Give customers what they want
- 78% of people say text messaging is the fastest way for companies to reach them1
- 98% of SMS alerts are read by customers2
- SMS has 5X the open rate for SMS as compared to the open rate of emails3
SMS can increase the potential and efficiency of remote agents.
On the flip side, from an operational perspective, digital messaging channels afford newly remote contact centers more control over their environment because they mitigate background noise without compromising interaction quality.
Further, supplementing an IVR interaction with digital channels like SMS sets up a win-win situation for your business and your customer insofar as the customer gets to complete a transaction fully with minimal hassle and your contact center gets to convert an expensive, agent-assisted interaction into a self-guided experience driven by the customer which usually means lots of cost (and time) savings. And, if that wasn’t enough:
- Messaging agents do not require as much bandwidth as voice agents, so you can create a wider opportunity for agents to work from home.

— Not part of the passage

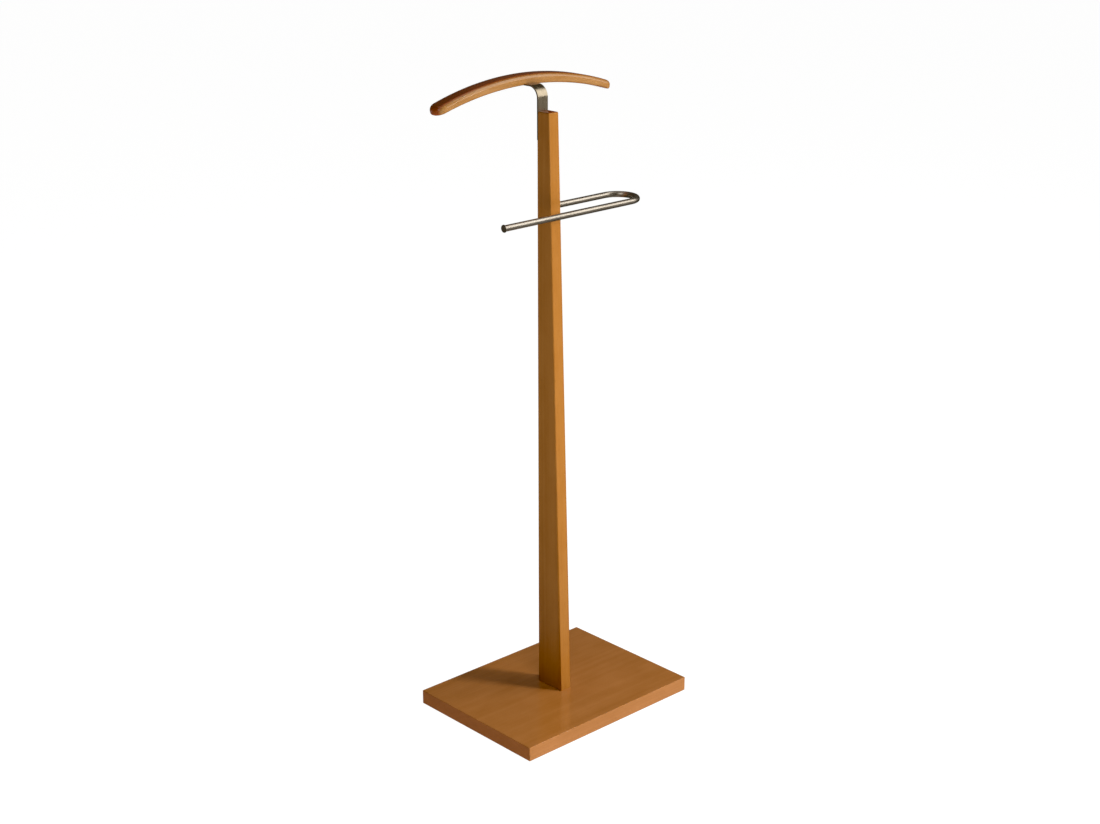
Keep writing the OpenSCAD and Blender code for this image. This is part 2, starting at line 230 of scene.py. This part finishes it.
def turned_metal(name, light, dark, roughness):
    """Bright metal with the fine marks of turning and handling."""
    material, wire = new_material(name)
    place = wire.node("TexCoord", output="Object")
    marks = noise(place, (500, 500, 2600), 2.0)
    cloud = noise(place, (70, 70, 70), 3.0)
    tint = wire.node("ValToRGB", {"stops": [(0.3, dark), (0.7, light)]}, {"Fac": cloud})
    surface(wire, marks, 0.00006, Base_Color=tint, Metallic=1.0,
            Roughness=roughness + 0.15 * marks)
    return material


insert_brass = turned_metal("insert_brass", (0.70, 0.49, 0.20), (0.58, 0.38, 0.14), 0.28)
zinc_steel = turned_metal("zinc_steel", (0.56, 0.57, 0.58), (0.42, 0.43, 0.45), 0.30)
for end in ("front", "rear"):
    nodes[f"foot_dowel_{end}"].data.materials[0] = raw_beech
    nodes[f"foot_insert_{end}"].data.materials[0] = insert_brass
    nodes[f"foot_washer_{end}"].data.materials[0] = zinc_steel
    nodes[f"foot_bolt_{end}"].data.materials[0] = zinc_steel

# ---------- hanger bracket ----------
# A flat steel strap, bent backwards at its top and let into the back of the column. It is
# brushed along its length and has a satin nickel plating.

strap_nickel, wire = new_material("strap_nickel")
place = wire.node("TexCoord", output="Object")
brushed = noise(place, (1500, 14, 14), 3.0, 0.6)
cloud = noise(place, (60, 60, 25), 2.0)
tint = wire.node("ValToRGB", {"stops": [
    (0.3, (0.34, 0.28, 0.19)), (0.7, (0.48, 0.40, 0.29))]}, {"Fac": brushed * 0.7 + cloud * 0.3})
surface(wire, brushed, 0.00001, Base_Color=tint, Metallic=1.0, Roughness=0.25 + 0.06 * brushed)
broken_edge = 0.0004
square_edge = math.radians(50)          # an edge that turns more than this is broken
strap = nodes["hanger_bracket"]
strap.data.materials[0] = strap_nickel
soften(strap)
rounding = strap.modifiers.new("broken_edges", "BEVEL")
rounding.width = broken_edge
rounding.segments = 2
rounding.limit_method = "ANGLE"
rounding.angle_limit = square_edge
strap.modifiers.move(strap.modifiers.find("broken_edges"), strap.modifiers.find("shade"))

# ---------- bracket and hanger screws ----------
# Zinc-plated countersunk screws with a cross slot: two through the strap's lap into the
# column, and two up through its seat into the hanger.

for screw in ("bracket_screw_lower", "bracket_screw_upper",
              "hanger_screw_front", "hanger_screw_rear"):
    nodes[screw].data.materials[0] = zinc_steel

# ---------- jacket hanger ----------
# One bar of beech, sawn to a curve, with rounded corners and a cutter's rounding on its long
# edges. It is let down over the strap's seat in a groove and screwed from below. Its end faces
# take the deeper stain of end grain; its top and the rounded corners of its ends are darkened
# with the same tint as painted shade.

hanger_low, hanger_high = (Vector(corner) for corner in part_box("jacket_hanger"))
hanger_radius = 0.615          # of its top face
hanger_middle = 0.0175         # thickness at the middle
hanger_tip = 0.0145            # thickness at the ends
hanger_top_edge = 0.0075       # rounding of the upper edges
hanger_low_edge = 0.0045       # rounding of the lower edges
hanger_corner = 0.016          # rounding of the ends, seen from above
hanger_margin = 0.00015        # how far the ends stay inside the length
corner_steps = 10              # straight steps round an end's corner
edge_steps = 9                 # straight steps round a long edge
length_steps = 60              # straight steps along the curve
groove_low, groove_high = (Vector(corner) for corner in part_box("hanger_bracket"))
groove_play = 0.0001
cutter_overhang = 0.01         # how far the groove's cutter stands out of the wood
sharp_angle = math.radians(35)          # an edge that turns more than this shows as one


def quarter_turn(steps):
    return [math.radians(90 * step / steps) for step in range(steps + 1)]


def half_outline(inset, plain, flat):
    """The back half of the hanger's outline from above, from its left end to its right end, as
    lengths along the curve and distances from the middle line."""
    radius = hanger_corner - inset
    left = [(-plain - radius * math.cos(turn), flat + radius * math.sin(turn))
            for turn in quarter_turn(corner_steps)]
    straight = [(plain * (2 * step / length_steps - 1), flat + radius)
                for step in range(1, length_steps)]
    return left + straight + [(-along, back) for along, back in reversed(left)]


def build_hanger():
    """Lofts the hanger from its top to its underside, through outlines bent along the curve.
    Its ends are cut halfway between upright and square to the curve."""
    middle_y = (hanger_high.y + hanger_low.y) / 2
    half = (hanger_radius - hanger_top_edge / 2) * math.asin(
        (hanger_high.x - hanger_margin) / (hanger_radius - hanger_top_edge))
    plain = half - hanger_corner
    flat = (hanger_high.y - hanger_low.y) / 2 - hanger_corner
    turns = quarter_turn(edge_steps)
    levels = [(hanger_top_edge, turn, True) for turn in turns]
    levels += [(hanger_low_edge, turn, False) for turn in reversed(turns)]

    shape = bmesh.new()
    rings = []
    for edge, turn, upper in levels:
        back = half_outline(edge * (1 - math.sin(turn)), plain, flat)
        ring = []
        for along, across in back + [(u, -y) for u, y in reversed(back)]:
            thick = hanger_middle + (hanger_tip - hanger_middle) * (along / half) ** 2
            down = edge * (1 - math.cos(turn))
            below = down if upper else thick - down
            arc = hanger_radius - below
            angle = along / (hanger_radius - below / 2)
            ring.append(shape.verts.new((
                arc * math.sin(angle),
                middle_y + across,
                hanger_high.z - hanger_radius + arc * math.cos(angle))))
        rings.append(ring)
    for ring, following in zip(rings, rings[1:]):
        for i in range(len(ring)):
            shape.faces.new((ring[i - 1], ring[i], following[i], following[i - 1]))
    # The flat top and underside are strips from the front edge to the back edge.
    for ring in (rings[0], rings[-1]):
        for i in range(len(ring) // 2 - 1):
            shape.faces.new((ring[i], ring[i + 1], ring[-2 - i], ring[-1 - i]))
    bmesh.ops.recalc_face_normals(shape, faces=shape.faces)
    mesh = bpy.data.meshes.new("hanger")
    shape.to_mesh(mesh)
    hanger = bpy.data.objects.new("hanger", mesh)
    bpy.context.collection.objects.link(hanger)
    return hanger


def cut_groove(hanger):
    """Cuts the groove for the strap's seat, open at the front."""
    half = (groove_high.x - groove_low.x) / 2 + groove_play
    front, rear = hanger_low.y - cutter_overhang, groove_high.y + groove_play
    under, top = hanger_low.z - cutter_overhang, groove_high.z
    shape = bmesh.new()
    bmesh.ops.create_cube(shape, size=1)
    for corner in shape.verts:
        corner.co = (
            half * 2 * corner.co.x,
            (front + rear) / 2 + (rear - front) * corner.co.y,
            (under + top) / 2 + (top - under) * corner.co.z)
    mesh = bpy.data.meshes.new("groove")
    shape.to_mesh(mesh)
    cutter = bpy.data.objects.new("groove", mesh)
    bpy.context.collection.objects.link(cutter)
    cut = hanger.modifiers.new("groove", "BOOLEAN")
    cut.operation = "DIFFERENCE"
    cut.solver = "EXACT"
    cut.object = cutter
    shown = hanger.evaluated_get(bpy.context.evaluated_depsgraph_get())
    carved = bpy.data.meshes.new_from_object(shown)
    hanger.modifiers.clear()
    hanger.data = carved
    bpy.data.objects.remove(cutter)


hanger = build_hanger()
cut_groove(hanger)
for face in hanger.data.polygons:
    face.use_smooth = True
hanger.data.set_sharp_from_angle(angle=sharp_angle)
hanger.data.materials.clear()
# The deeper tint is end-grain stain on the hanger's end faces, and painted shade on its top and on
# the rounded corners of its ends.
hanger.data.materials.append(stained_beech(
    "hanger_beech", along_x, pith=(0.7, 0.06, -0.98), light=(0.365, 0.184, 0.062),
    dark=(0.287, 0.121, 0.023), lacquer=1.0, cut_fibres_and_shade=(1.2, 0, 1)))
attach(hanger, "root")
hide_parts("jacket_hanger")

# ---------- trouser bar ----------
# A steel tube bent to a U, brushed and plated in satin nickel. One leg is rooted in the
# column's side, where the lock screw clamps it over a solid plug. The other leg is free, and
# a cap closes it.

tube_nickel, wire = new_material("tube_nickel")
place = wire.node("TexCoord", output="Object")
brushed = noise(place, (9, 1600, 1600), 2.0, 0.6)
cloud = noise(place, (12, 40, 40), 2.0)
tint = wire.node("ValToRGB", {"stops": [
    (0.3, (0.46, 0.40, 0.32)), (0.7, (0.60, 0.54, 0.46))]}, {"Fac": brushed * 0.5 + cloud * 0.5})
surface(wire, brushed, 0.000001, Base_Color=tint, Metallic=1.0, Roughness=0.30 + 0.06 * brushed)
nodes["trouser_bar"].data.materials[0] = tube_nickel
nodes["bar_end_cap"].data.materials[0] = tube_nickel
nodes["bar_root_plug"].data.materials[0] = zinc_steel
nodes["bar_lock_insert"].data.materials[0] = insert_brass
nodes["bar_lock_screw"].data.materials[0] = zinc_steel

# ---------- studio ----------
# A sheet of glowing white paper lies on the floor, and a dome of the same paper, which only
# the camera sees, closes the room. The lights are softboxes, and the glints, boards and
# panels light nothing: they give the metal and the lacquer their soft highlights.

studio_paper, wire = new_material("studio_floor")
place = wire.node("TexCoord", output="Object")
pulp = noise(place, (3, 3, 3), 3.0)
tint = wire.node("ValToRGB", {"stops": [
    (0.3, (0.12, 0.12, 0.12)), (0.7, (0.13, 0.13, 0.13))]}, {"Fac": pulp})
surface(wire, pulp, 0.0001, Base_Color=tint, Roughness=0.9 + 0.05 * pulp,
        Emission_Color=(1, 1, 1, 1), Emission_Strength=0.98)
studio_paper.cycles.emission_sampling = "NONE"
half_floor = 15                # metres from the middle of the sheet to its sides
dome_radius = 13.5
dome_foot = -0.01              # the dome ends here, just under the floor


def hang_paper(name, shape):
    """Makes the shape in paper that the gloss doesn't show."""
    mesh = bpy.data.meshes.new(name)
    shape.to_mesh(mesh)
    mesh.materials.append(studio_paper)
    paper = bpy.data.objects.new(name, mesh)
    paper.visible_glossy = False
    bpy.context.collection.objects.link(paper)
    return paper


sheet = bmesh.new()
bmesh.ops.create_grid(sheet, x_segments=1, y_segments=1, size=half_floor)
hang_paper("studio_floor", sheet)
cove = bmesh.new()
bmesh.ops.create_uvsphere(cove, u_segments=64, v_segments=32, radius=dome_radius)
bmesh.ops.delete(cove, geom=[corner for corner in cove.verts if corner.co.z < dome_foot])
for face in cove.faces:
    face.smooth = True
dome = hang_paper("studio_cove", cove)
dome.visible_diffuse = False
dome.visible_shadow = False


def softbox(name, place, target, size, watts, lights=True, mirrored=True):
    """A rectangular light at place, turned to target, with its width and height in metres.
    One that isn't mirrored leaves no highlight, and one that doesn't light is for the gloss
    alone."""
    light = bpy.data.lights.new(name, "AREA")
    light.shape = "RECTANGLE"
    light.size, light.size_y = size
    light.energy = watts
    lamp = bpy.data.objects.new(name, light)
    lamp.location = place
    lamp.rotation_euler = (Vector(target) - Vector(place)).to_track_quat("-Z", "Y").to_euler()
    lamp.visible_diffuse = lights
    lamp.visible_glossy = mirrored
    bpy.context.collection.objects.link(lamp)


softbox("key_light", (1.69, -2.65, 1.82), (0, 0, 0.55), (0.5, 0.9), 110, mirrored=False)
softbox("fill_light", (-0.50, -0.90, 0.75), (-0.1, -0.1, 0), (0.6, 0.6), 6, mirrored=False)
softbox("key_glint", (1.69, -2.65, 1.82), (0, 0, 1.1), (0.5, 0.9), 5, lights=False)
softbox("sheen_light", (1.91, -1.50, 2.60), (0, 0, 1.0), (1.4, 2.8), 27)
softbox("low_light", (2.40, -2.90, 0.55), (0, 0, 0.8), (2.4, 0.9), 2.0)
softbox("far_board", (1.8, -2.0, 0.01), (1.8, -2.0, 1.0), (2.4, 2.4), 4.0, lights=False)
softbox("near_board", (-0.10, -0.40, 0.001), (-0.10, -0.40, 1.0), (1.6, 0.5), 0.9, lights=False)
softbox("back_board", (0.0, 4.3, 0.01), (0.0, 4.3, 1.0), (5.0, 2.6), 16, lights=False)
softbox("front_panel", (0.0, -3.5, 0.9), (0, 0, 1.0), (1.6, 1.2), 5, lights=False)
softbox("top_light", (0.0, -0.3, 6.0), (0, 0, 0), (3.0, 3.0), 50, mirrored=False)
softbox("top_glint", (0.0, -0.3, 6.0), (0, 0, 0), (5.0, 5.0), 55, lights=False)
softbox("back_light", (0.0, 2.8, 0.5), (0, 0, 0.6), (1.6, 0.8), 17, mirrored=False)
softbox("left_panel", (-2.6, -1.2, 2.2), (0, 0, 1.0), (1.2, 2.4), 14, lights=False)
softbox("rear_panel", (2.3, 2.7, 0.35), (0, 0, 0.7), (1.6, 0.6), 3, lights=False)

# The room has a dim, warm glow of its own, which only the gloss shows.
air = bpy.data.worlds.new("studio_air")
air.use_nodes = True
glow = air.node_tree.nodes["Background"].inputs
glow["Color"].default_value = (1.0, 0.88, 0.66, 1)
glow["Strength"].default_value = 0.07
air.cycles_visibility.diffuse = False
bpy.context.scene.world = air

# ---------- camera ----------
# The camera is in front and to the left, half a metre higher than the hanger, and looks down
# through a lens a little longer than a normal one. Its film deepens the darkest tones.

camera_place = (-2.16803, -2.33102, 1.68236)
camera_turn = math.radians(42.7815)     # from straight ahead, towards +X
camera_tilt = math.radians(19.1848)     # below the horizon
camera_roll = math.radians(-0.09898)
camera_lens = 61.31                     # mm, on a frame 36 mm wide
film_black = 0.01

view = bpy.data.cameras.new("studio_camera")
view.sensor_fit = "HORIZONTAL"
view.sensor_width = 36
view.lens = camera_lens
camera = bpy.data.objects.new("studio_camera", view)
aim = Euler((math.radians(90) - camera_tilt, 0, -camera_turn)).to_matrix().to_4x4()
camera.matrix_world = Matrix.Translation(camera_place) @ aim @ Matrix.Rotation(camera_roll, 4, "Z")
bpy.context.collection.objects.link(camera)
bpy.context.scene.camera = camera
film = bpy.context.scene.view_settings
film.view_transform = "Standard"
film.use_curve_mapping = True
film.curve_mapping.black_level = (film_black, film_black, film_black)
film.curve_mapping.update()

- Messaging shifts agent service capacity from a 1-to-1 conversation to a many-to-one conversation as agents can handle numerous asynchronous conversations at once.
- Messaging also allows agents to ramp up quickly for SMS intraday peaks. Like voice campaigns, inbound SMS volume can be directly tied to outreach efforts as shown in Figure 1 of one company’s SMS outbound volume (in green) and inbound SMS volume (in blue). A deeper look at the company’s inbound volume in Figure 2 shows how large the influx can be. This insight can enable managers to schedule messaging agents accordingly.

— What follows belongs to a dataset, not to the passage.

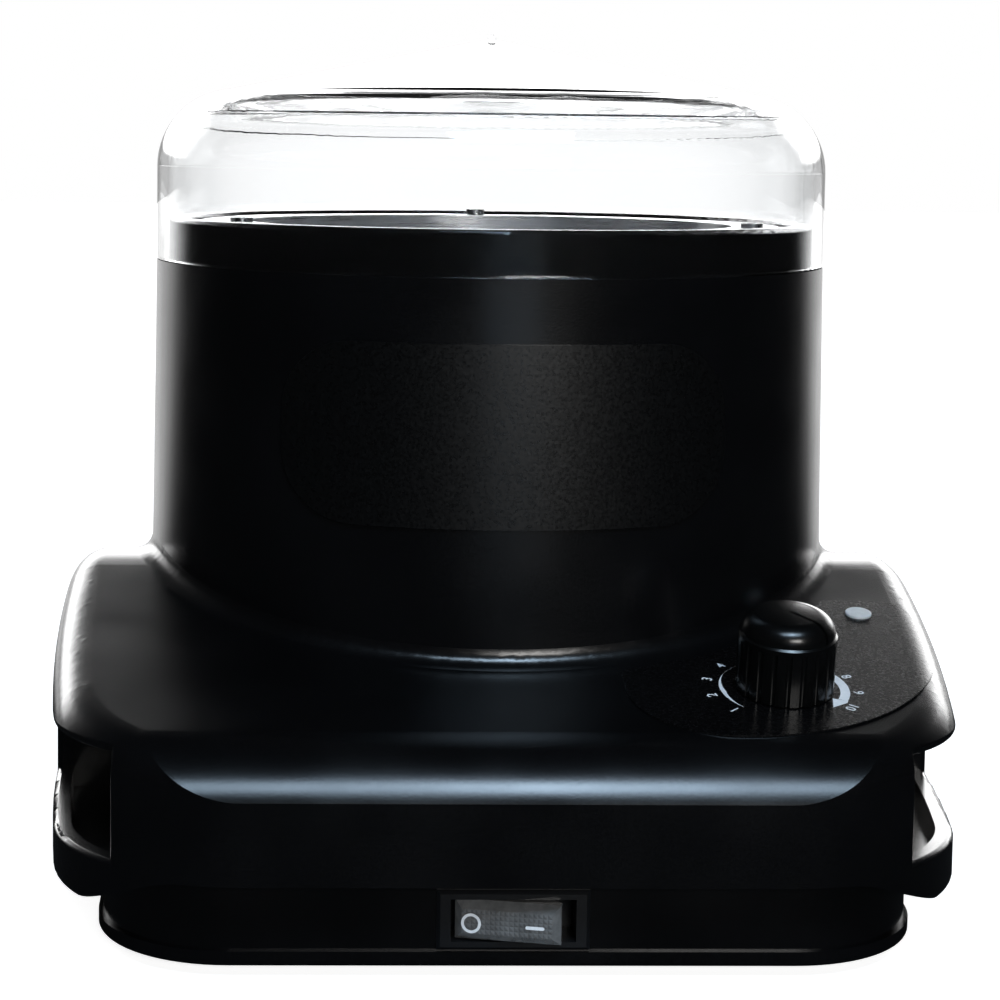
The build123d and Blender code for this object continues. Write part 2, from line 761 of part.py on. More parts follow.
foot_places = [(x, y) for x in (-FOOT_X, FOOT_X) for y in (-FOOT_Y, FOOT_Y)]

with BuildPart() as base_plate:
    add(prism(plinth_outline(-PLATE_LIP), PLATE_Z, PLATE_TOP_Z))
    fillet(base_plate.faces().sort_by(Axis.Z)[0].edges(), PLATE_EDGE_R)
    for x, y in SCREW_PLACES:
        add(
            at(rod(SCREW_HEAD_R + SCREW_HEAD_GAP, 0, PLATE_Z + SCREW_HEAD_T), x, y),
            mode=Mode.SUBTRACT,
        )
        add(at(rod(SCREW_R, 0, FAR), x, y), mode=Mode.SUBTRACT)
    for x, y in foot_places:
        add(at(rod(FOOT_PEG_R, 0, FAR), x, y), mode=Mode.SUBTRACT)
    with BuildSketch(Plane.XY.offset(PLATE_Z)):
        with GridLocations(0, VENT_PITCH, 1, VENT_COUNT):
            SlotOverall(VENT_LENGTH, VENT_WIDTH)
    extrude(amount=PLATE_T, mode=Mode.SUBTRACT)
save(base_plate, "base_plate")

with BuildPart() as foot_blank:
    add(rod(FOOT_R, 0, PLATE_Z))
    fillet(foot_blank.faces().sort_by(Axis.Z)[0].edges(), FOOT_EDGE_R)
    add(rod(FOOT_PEG_R, PLATE_Z, PLATE_TOP_Z))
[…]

Overtime, SMS call dispositions can be used to improve IVR strategies and refine auto-responses for both SMS and Voice workflows.
Like voice call resolution reports, SMS resolution reports can also provide insight on ways to improve call strategies and create auto-responses to increase self-service. For example, Figure 3 below shows insight on SMS resolutions for one bank’s contact center. The overwhelming SMS response was for account balance checks followed by payments. The contact center manager can create links in future SMS and voice IVR workflows to offer balance checks and facilitate payments without reaching an agent.
A key to adding SMS strategies and gaining such insight is to effectively integrate any SMS application into the overall contact center application — including the contact center’s other engagement channels, CRM, and performance analytics solution. Accomplishing this can be challenging but is fundamental to successfully evolving to a modern contact center.
How to use SMS
It’s hard to think of a more convenient way to reach customers than by sending text messages. In addition to sending basic text content, today’s messaging platforms can also send multimedia, like images and website links. Here are a few ingenious ways to use SMS as an IVR alternative.
Update customers on the status of their order
One of the most frequent reasons customers call B2C companies is to check in on their orders. Instead of making them go through a phone menu, instantly provide order confirmation messages and delivery updates via text.
Send appointment and bill-pay reminders
In addition to helping busy consumers stay on top of upcoming appointments and payment deadlines, this function has the added benefit of helping companies avoid delinquent accounts and reduce appointment no-shows.
The last thing many customers want to do at the end of a support call is take a feedback survey. SMS makes it easy for them to provide feedback on their own time. You can also automate the process of offering incentives in exchange for feedback, like a discount code after completing a questionnaire.
Offer personalized recommendations
When your SMS platform is integrated with your CRM, you can pull in customer data to deploy all sorts of cool personalizations. Send text alerts when a product the customer was interested in is back in stock or about to go out of stock. Offer early access and high-value discounts to your most valuable customers.